From the line with "# the row's" to the line with "obj.parent = empty", both lines included, set down exactly those lines, please, and no others.

::: DATASET CONTENT

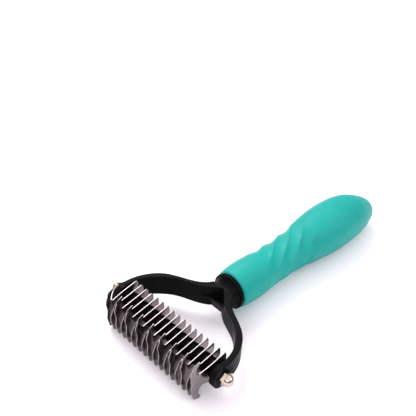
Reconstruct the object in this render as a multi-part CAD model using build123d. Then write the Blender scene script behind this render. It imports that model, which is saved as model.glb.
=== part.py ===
from build123d import *
from math import sqrt
import os

# Undercoat rake lying on its lower teeth and on the belly of its grip.
# X runs along the head's tie rod, +Y from the head to the butt of the grip, +Z is up.
# Everything is drawn with the tie rod's axis as the X axis and moved to its resting place
# when it is written: the origin is then the middle of the bounding box's bottom face.

# head
blade_count = 17
blade_pitch = 4.7            # from one blade to the next along the rod
blade_thickness = 0.5
spacer_diameter = 10.5
spacer_bore = 7.7            # clears the rod's corners
arm_inner_x = 40.15          # inner face of each arm's boss
arm_outer_x = 43.75          # outer face, where the cap nut sits
boss_radius = 7.6
boss_drop = 0.5              # the boss hangs a little below the rod's axis

# tie rod and cap nuts (M5)
rod_square = 5.0             # square bar that keys the blades
rod_corner = 0.4
stud_radius = 2.5
stud_length = 5.6            # stands out of the arm into the nut
square_play = 0.15           # each side of the bar
nut_flats = 8.0
nut_hex_height = 3.6
nut_height = 7.3
nut_dome_radius = 3.7
nut_bore_radius = 2.55
nut_bore_depth = 5.9

# yoke
yoke_half_depth = 7.35       # arms are ribbons this deep above and below the rod's axis
edge_round = 0.9
crotch_half_width = 3.8
crotch_y = 38.7
stem_y = 43.0
stem_half_width = 8.8
lip_top_z = 0.2              # a lip closes the crotch below this height
lip_front_y = 36.5
lip_back_y = 38.2
pocket_apex_y = 42.8         # the arms' inner faces meet here, above the lip
pocket_floor_z = -4.6
flange_start_y = 47.4
flange_end_y = 50.0
flange_radius = 11.75
flange_groove_y = 49.1
flange_groove_width = 0.5
flange_groove_depth = 0.45
tang_half = 4.5
tang_end_y = 118.0

# grip
grip_axis_z = 1.4            # the grip's axis passes a little above the rod
grip_gap = 0.3               # bond line between moulded layers
butt_y = 191.2
grip_stations = [            # distance from the rod, radius, drop of the section's centre
    (50.3, 12.2, 0.0), (56.0, 13.1, 0.0), (66.0, 13.4, 0.0), (80.0, 12.7, 0.0),
    (95.0, 12.6, 0.0), (108.0, 13.2, 0.0), (122.0, 15.0, 0.0), (136.0, 16.6, 0.0),
    (147.0, 16.8, 0.0), (158.0, 16.2, 0.3), (168.0, 14.6, 1.2), (177.0, 11.9, 2.8),
    (184.0, 8.9, 4.2), (188.8, 5.1, 5.2),
]
butt_drop = 5.6
core_wall = 3.0
core_end_y, core_end_radius, core_end_drop = 177.0, 8.9, 2.8

parts = {}


def blade_x(number):
    return (number - (blade_count + 1) / 2) * blade_pitch


def box_between(low, high):
    size = [b - a for a, b in zip(low, high)]
    centre = [(a + b) / 2 for a, b in zip(low, high)]
    return Pos(*centre) * Box(*size)


def rod_hole(low_x, high_x):
    side = rod_square + 2 * square_play
    return box_between((low_x, -side / 2, -side / 2), (high_x, side / 2, side / 2))


def tube_x(radius, low_x, high_x):
    return Pos((low_x + high_x) / 2, 0, 0) * Rot(0, 90, 0) * Cylinder(radius, high_x - low_x)


# Blades. Points are (Y, Z) about the rod: a long straight back edge, an upper tip behind it,
# and a sickle below. Every second blade also has a hook in front, above the sickle.
edge_front = (-11.8, 5.5)
upper_tip = (5.9, 9.05)
sickle_bottom = (-12.9, -14.6)
sickle_front = [(-15.9, -10.6), (-17.0, -5.6), (-16.6, -0.6)]


def blade_outline(hooked):
    knob_end = (-10.7, -12.7)
    hub_bottom = (0.5, -6.9)
    tip_back = (7.6, 7.5)
    edges = [Line(edge_front, upper_tip),
             ThreePointArc(upper_tip, (7.15, 8.7), tip_back),
             Spline([tip_back, (7.9, 4.2), (5.9, -3.4), hub_bottom], tangents=[(0.25, -1), (-1, 0)]),
             Spline([hub_bottom, (-5.7, -6.2), (-9.4, -5.0), (-11.9, -8.4), knob_end],
                    tangents=[(-1, 0), (0.75, -0.7)]),
             ThreePointArc(knob_end, (-10.5, -14.15), sickle_bottom)]
    if hooked:
        hook_tip = (-12.5, 15.0)
        hook_tip_end = (-11.8, 14.1)
        edges += [Spline([sickle_bottom] + sickle_front + [(-17.2, 3.2), (-17.7, 7.2), (-16.3, 11.5), hook_tip],
                         tangents=[(-1, 0), (1, 0.35)]),
                  ThreePointArc(hook_tip, (-11.85, 14.8), hook_tip_end),
                  Spline([hook_tip_end, (-13.0, 11.3), (-13.8, 8.5), (-13.4, 6.5), edge_front],
                         tangents=[(-0.35, -1), (1, 0.2)])]
    else:
        edges += [Spline([sickle_bottom] + sickle_front + [(-15.0, 2.9), edge_front],
                         tangents=[(-1, 0), (1, 0.2)])]
    return Plane.YZ * make_face(Wire(edges))


def make_blades():
    plates = {}
    for hooked in (True, False):
        plate = extrude(blade_outline(hooked), blade_thickness / 2, both=True)
        plates[hooked] = plate - rod_hole(-blade_thickness, blade_thickness)
    for number in range(1, blade_count + 1):
        parts[f"blade_{number:02d}"] = Pos(blade_x(number), 0, 0) * plates[number % 2 == 1]


def make_spacers():
    half = blade_thickness / 2
    for number in range(1, blade_count):
        low, high = blade_x(number) + half, blade_x(number + 1) - half
        ring = tube_x(spacer_diameter / 2, low, high) - tube_x(spacer_bore / 2, low - 1, high + 1)
        parts[f"spacer_{number:02d}"] = ring
    inner = blade_x(blade_count) + half
    ring = (tube_x(spacer_diameter / 2, inner, arm_inner_x)
            - tube_x(spacer_bore / 2, inner - 1, arm_inner_x + 1))
    parts["end_spacer_right"] = ring
    parts["end_spacer_left"] = mirror(ring, Plane.YZ)


def make_tie_rod():
    square_end = arm_outer_x - 1.0
    bar = box_between((-square_end, -rod_square / 2, -rod_square / 2),
                      (square_end, rod_square / 2, rod_square / 2))
    bar = chamfer(bar.edges().filter_by(Axis.X), rod_corner)
    stud_end = arm_outer_x + stud_length
    stud = tube_x(stud_radius, -stud_end, stud_end)
    parts["tie_rod"] = bar + chamfer(stud.edges().filter_by(GeomType.CIRCLE), 0.5)


def make_cap_nut():
    # hexagon with its corners turned to a cone, then a round crown
    base = arm_outer_x
    hexagon = Plane.YZ.offset(base) * RegularPolygon(nut_flats / sqrt(3), 6, rotation=30)
    prism = extrude(hexagon, nut_hex_height)
    corner_radius = nut_flats / sqrt(3)
    turned = tube_x(corner_radius, base, base + nut_hex_height)
    turned = chamfer(turned.edges().filter_by(GeomType.CIRCLE), 0.35, 0.6)
    crown_centre = base + nut_height - nut_dome_radius
    crown = (tube_x(nut_dome_radius, base + 0.5, crown_centre)
             + Pos(crown_centre, 0, 0) * Sphere(nut_dome_radius))
    nut = (prism & turned) + crown - tube_x(nut_bore_radius, base - 1, base + nut_bore_depth)
    parts["cap_nut_right"] = nut
    parts["cap_nut_left"] = mirror(nut, Plane.YZ)


# Yoke: two deep ribbon arms that bow out of a flared stem, moulded in one with its flange and tang.
def arm_outline():
    root = (stem_half_width, stem_y)
    outer_end, inner_end = (arm_outer_x, 0), (arm_inner_x, 0)
    crotch_corner = (crotch_half_width, crotch_y)
    outer = Spline([root, (11.8, 38.5), (22.3, 31.8), (32.8, 25.8), (39.8, 17.2), (43.3, 7.0), outer_end])
    inner = Spline([inner_end, (39.9, 5.2), (37.8, 12.6), (31.6, 21.2), (25.0, 26.8), (13.0, 32.4),
                    crotch_corner])
    return make_face(Wire([outer, Line(outer_end, inner_end), inner, Line(crotch_corner, (0, crotch_y)),
                           Line((0, crotch_y), (0, stem_y)), Line((0, stem_y), root)]))


def section_y(y, sketch):
    return Plane((0, y, 0), x_dir=(1, 0, 0), z_dir=(0, -1, 0)) * sketch


def make_stem():
    # the ribbons' rectangle grows into the flange's circle, which is centred on the grip
    foot = section_y(stem_y - 1.6, RectangleRounded(2 * stem_half_width, 2 * yoke_half_depth, 3.0))
    waist = section_y(stem_y + 1.4, Pos(0, 0.5) * RectangleRounded(2 * stem_half_width - 0.6,
                                                                  2 * yoke_half_depth + 0.4, 5.0))
    top = section_y(flange_start_y + 0.2, Pos(0, grip_axis_z) * Circle(flange_radius - 0.9))
    return loft([foot, waist, top])


def make_flange():
    disc = Cylinder(flange_radius, flange_end_y - flange_start_y)
    disc = fillet(disc.edges().filter_by(GeomType.CIRCLE), 0.6)
    groove = (Cylinder(flange_radius + 1, flange_groove_width)
              - Cylinder(flange_radius - flange_groove_depth, flange_groove_width))
    middle = (flange_start_y + flange_end_y) / 2
    turned = disc - Pos(0, 0, middle - flange_groove_y) * groove
    return Pos(0, middle, grip_axis_z) * Rot(90, 0, 0) * turned


def make_lip():
    # closes the lower half of the crotch, leaning back towards the bottom
    profile = Polygon((lip_front_y, lip_top_z), (lip_back_y, lip_top_z), (stem_y, lip_top_z - 3),
                      (stem_y, -yoke_half_depth), (crotch_y, -yoke_half_depth), align=None)
    return extrude(Plane.YZ * profile, crotch_half_width + 2.4, both=True)


def make_pocket():
    # three-cornered hollow between the arms: open in front above the lip, blind behind it
    mouth_y = lip_front_y - 2.2
    reach = (pocket_apex_y - mouth_y) * 1.16
    upper = Polygon((-reach, mouth_y), (reach, mouth_y), (0.7, pocket_apex_y), (-0.7, pocket_apex_y), align=None)
    behind = (pocket_apex_y - lip_back_y) * 1.02
    lower = Polygon((-behind, lip_back_y), (behind, lip_back_y), (0.7, pocket_apex_y - 0.3),
                    (-0.7, pocket_apex_y - 0.3), align=None)
    return (extrude(Plane.XY.offset(lip_top_z) * upper, 2 * yoke_half_depth)
            + extrude(Plane.XY.offset(pocket_floor_z) * lower, lip_top_z - pocket_floor_z + 0.1))


def make_yoke():
    arm = extrude(arm_outline(), yoke_half_depth, both=True)
    rims = arm.edges().filter_by(lambda e: abs(abs(e.center().Z) - yoke_half_depth) < 1e-3
                                 and e.geom_type == GeomType.BSPLINE)
    arm = fillet(rims, edge_round)
    arm += Pos(0, 0, -boss_drop) * tube_x(boss_radius, arm_inner_x, arm_outer_x)
    frame = arm + mirror(arm, Plane.YZ) + make_stem() + make_flange() + make_lip() - make_pocket()
    tang = box_between((-tang_half, flange_end_y - 1, grip_axis_z - tang_half),
                       (tang_half, tang_end_y, grip_axis_z + tang_half))
    frame += chamfer(tang.edges().filter_by(Axis.Y), 1.0)
    square_end = arm_outer_x - 0.8
    frame -= rod_hole(-square_end, square_end)
    frame -= tube_x(stud_radius + 0.3, -arm_outer_x - 1, arm_outer_x + 1)
    seats = (tube_x(spacer_diameter / 2 + 0.4, arm_inner_x - 3, arm_inner_x)
             + tube_x(nut_flats, arm_outer_x, arm_outer_x + 2))
    frame -= seats + mirror(seats, Plane.YZ)
    parts["yoke_frame"] = frame


def grip_body(inset, last_y):
    # round sections whose centres drop towards the butt
    return [section_y(y, Pos(0, grip_axis_z - drop) * Circle(radius - inset))
            for y, radius, drop in grip_stations if y <= last_y]


def make_grip():
    # a hard core on the yoke's tang, inside a soft sleeve with a solid butt
    socket_half = tang_half + square_play
    socket = box_between((-socket_half, 0, grip_axis_z - socket_half),
                         (socket_half, tang_end_y + grip_gap, grip_axis_z + socket_half))
    parts["grip_core"] = loft(grip_body(core_wall, core_end_y)) - socket
    cavity = loft(grip_body(core_wall - grip_gap, core_end_y))
    cavity += Pos(0, core_end_y, grip_axis_z - core_end_drop) * Rot(90, 0, 0) * Cylinder(
        core_end_radius + grip_gap, 2 * grip_gap)
    shell = loft(grip_body(0, butt_y) + [Vertex(0, butt_y, grip_axis_z - butt_drop)])
    parts["grip_sleeve"] = shell - cavity


make_blades()
make_spacers()
make_tie_rod()
make_cap_nut()
make_yoke()
make_grip()

# the row's origin: the middle of the whole rake's bounding box, on its bottom face
whole = Compound(children=[Compound([solid]) for solid in parts.values()]).bounding_box()
rest = Pos(-whole.center().X, -whole.center().Y, -whole.min.Z)
os.makedirs("parts", exist_ok=True)
for name, solid in parts.items():
    placed = rest * solid
    placed.label = name
    export_step(placed, f"parts/{name}.step")
print(f"moved by y {rest.position.Y:.3f}, z {rest.position.Z:.3f}; size {whole.size}")
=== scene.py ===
import bpy
import bmesh
from math import pi, radians
from mathutils import Euler, Matrix, Vector


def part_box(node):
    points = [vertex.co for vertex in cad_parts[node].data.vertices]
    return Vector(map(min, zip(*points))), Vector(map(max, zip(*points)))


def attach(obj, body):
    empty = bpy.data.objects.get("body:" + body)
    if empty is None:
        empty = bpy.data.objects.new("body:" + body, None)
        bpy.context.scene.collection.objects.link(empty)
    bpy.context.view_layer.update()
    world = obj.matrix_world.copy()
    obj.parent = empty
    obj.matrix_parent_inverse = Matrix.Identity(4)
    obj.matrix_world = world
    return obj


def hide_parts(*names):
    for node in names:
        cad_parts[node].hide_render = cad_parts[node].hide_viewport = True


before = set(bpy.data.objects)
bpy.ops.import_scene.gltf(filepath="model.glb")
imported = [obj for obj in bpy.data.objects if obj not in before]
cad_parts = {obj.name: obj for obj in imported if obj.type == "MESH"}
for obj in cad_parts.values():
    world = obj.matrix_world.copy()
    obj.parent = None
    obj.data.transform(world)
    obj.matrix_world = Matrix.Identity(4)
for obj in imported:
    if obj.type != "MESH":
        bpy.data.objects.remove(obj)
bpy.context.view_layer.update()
mm = 0.001
rodAt = sum(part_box("tie_rod"), Vector()) / 2    # middle of the rod, which the head is built round
print("frame loaded, rod at", tuple(round(v, 4) for v in rodAt))


def lin(red, green, blue):
    # screen colour 0-255 to the linear colour a shader takes
    def linear(c):
        return c / 3294.6 if c < 10.3 else ((c / 255 + 0.055) / 1.055) ** 2.4
    return (linear(red), linear(green), linear(blue), 1)


def addNode(tree, kind, at, **values):
    new = tree.nodes.new(kind)
    new.location = at
    for key, value in values.items():
        setattr(new, key, value)
    return new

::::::

> FINISHED ANSWER
# the row's origin: the middle of the whole rake's bounding box, on its bottom face
whole = Compound(children=[Compound([solid]) for solid in parts.values()]).bounding_box()
rest = Pos(-whole.center().X, -whole.center().Y, -whole.min.Z)
os.makedirs("parts", exist_ok=True)
for name, solid in parts.items():
    placed = rest * solid
    placed.label = name
    export_step(placed, f"parts/{name}.step")
print(f"moved by y {rest.position.Y:.3f}, z {rest.position.Z:.3f}; size {whole.size}")
=== scene.py ===
import bpy
import bmesh
from math import pi, radians
from mathutils import Euler, Matrix, Vector


def part_box(node):
    points = [vertex.co for vertex in cad_parts[node].data.vertices]
    return Vector(map(min, zip(*points))), Vector(map(max, zip(*points)))


def attach(obj, body):
    empty = bpy.data.objects.get("body:" + body)
    if empty is None:
        empty = bpy.data.objects.new("body:" + body, None)
        bpy.context.scene.collection.objects.link(empty)
    bpy.context.view_layer.update()
    world = obj.matrix_world.copy()
    obj.parent = empty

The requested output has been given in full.